Cannady, a native of Mishawaka, Ind., has discussed the incident in interviews with the South Bend Tribune and Indianapolis Star: He was stressed, he tried marijuana, he argued with other customers at the convenience store, and it ended badly. His legal case was resolved in March with a conditional discharge that included 20 hours of community service. That was a few weeks after Cannady had decided to take a leave of absence from the University. The heavy lifting was still to come.
“Ultimately, it came down to checking in with myself physically, mentally, and spiritually,” Cannady told PAW. “[Leaving Princeton] was one of the toughest decisions I’ve had to make but ultimately one of the best decisions I’ve made.”
At home in Indiana, Cannady didn’t touch a basketball for two and half months. He started therapy and confronted the things that had led to that night in January — feelings that he said many Princeton athletes experience: “stress, anxiety, depression, that feeling that the weight of the world is on your shoulders.”
“I came to Princeton to get my degree and to be in the NBA,” Cannady said. “At the time, I didn’t think either of those things were going to be an option.”
But with a fresh mindset and a greater awareness of how to seek help when he needs it, Cannady said, he is “back on that journey.” This fall, he’s completing his senior thesis and his final two Princeton courses, with plans to graduate in the Class of 2020. And since late October, he has been playing with the Long Island Nets, the affiliate of the Brooklyn Nets in the NBA’s developmental G League.
In his pro debut Nov. 9, Cannady scored a team-high 23 points, including six free throws that clinched the game in the final 30 seconds, as the Nets topped the Fort Wayne Mad Ants, 121-117.

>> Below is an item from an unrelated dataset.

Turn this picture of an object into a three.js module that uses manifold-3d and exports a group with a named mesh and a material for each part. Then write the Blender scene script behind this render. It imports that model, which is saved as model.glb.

G League teams play a 50-game season from November through March — nearly twice as many games as college teams in roughly the same amount of time. Though the league is just one rung below the NBA, its pay scale is a world away from the multi-million-dollar salaries seen at the sport’s top level: In 2018–19, G League players made a base salary of $35,000 for the full season. (Cannady signed with the Brooklyn Nets during training camp, and the terms of his deal as an NBA assignment player include a $50,000 bonus.) But the opportunity for promotion is real. More than 40 percent of players on the NBA’s opening-day rosters this year spent time playing in the G League.
Princeton hasn’t seen an alumnus in the NBA since Steve Goodrich ’98 played nine games for the New Jersey Nets in 2002, and Cannady is determined to end that drought. “I’m proud to be a Princetonian doing this,” he said.
For the Record
This article was updated to clarify Cannady’s status as an NBA assignment player for the Brooklyn Nets.